5. Applications to Singular and Sub-Riemannian Structures

The framework is applied to sub-Riemannian manifolds, particularly the Grushin plane. The Grushin distribution is generated by $X_1 = \partial_x$ and $X_2 = x \partial_y$, with Carnot–Carathéodory metric inherited from these vector fields: $$ds^2 = dx^2 + \frac{dy^2}{x^2};\quad\text{length}(\gamma) = \int_0^1 \sqrt{x'(t)^2 + \frac{y'(t)^2}{x(t)^2}}\, dt.$$ By separating the singular set $Y = \{x = 0\}$ (where the metric degenerates) and embedding $Y$ via snowflaked metric techniques (Assouad's theorem), and applying the Whitney decomposition to the regular set $\Omega$, the global embedding of the Grushin plane is achieved. These results yield the first known example of a singular sub-Riemannian manifold admitting a bi-Lipschitz embedding into Euclidean space; similar arguments apply to higher-dimensional spaces of Grushin type.
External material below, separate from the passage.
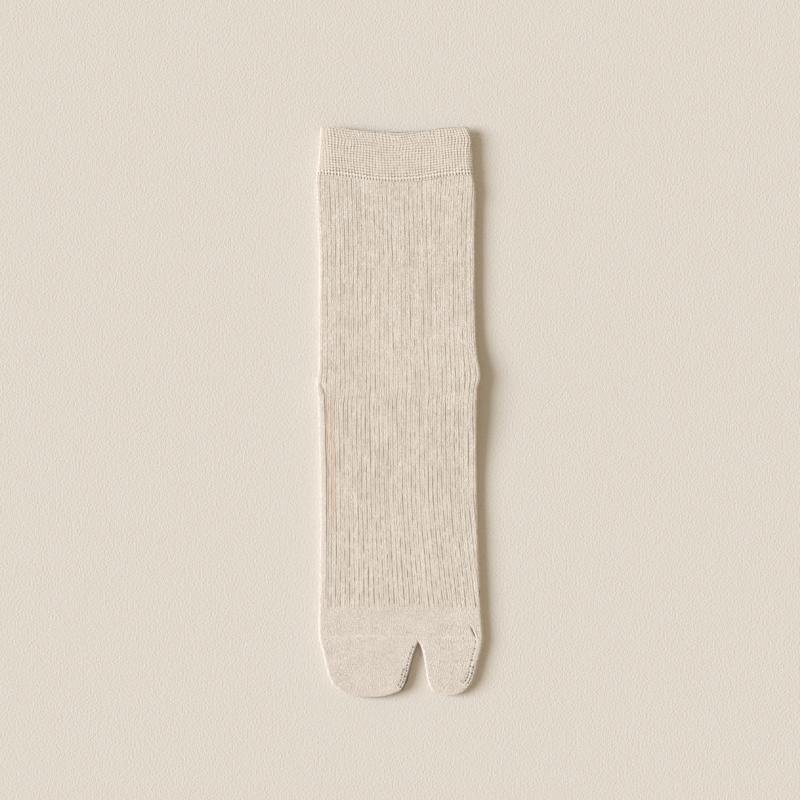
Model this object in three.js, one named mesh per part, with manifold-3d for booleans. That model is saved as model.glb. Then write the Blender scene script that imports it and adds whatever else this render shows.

6. Implications and Broader Context

The methods and results described in (Seo, 2011, Movahedi-Lankarani et al., 13 Jan 2025), and related works provide a robust toolkit for the geometric analysis of metric spaces:

• Quantitative Embeddability: Membership of a class of spaces in the family of bi-Lipschitz embeddable spaces can now be characterized by local metric and analytic conditions (doubling, uniform perfectness, local embedding properties).
• Classification and Examples: Classical or singular spaces (sub-Riemannian, fractal, or spaces with singularities) can be classified according to their embeddability, with concrete criteria and construction methods.
• Operator-Theoretic and Functional Perspectives: The viewpoint of embedding via function-valued mappings ($x \mapsto d(x, -)$) connects the intrinsic geometry of the space with structures in functional and operator analysis, facilitating finite-dimensional reductions and practical constructions.

A plausible implication is that these frameworks may be extendable to wider classes of metric spaces of analytic or algorithmic interest, and the classification of embedding obstructions and sharp constants remains a prime direction for future research.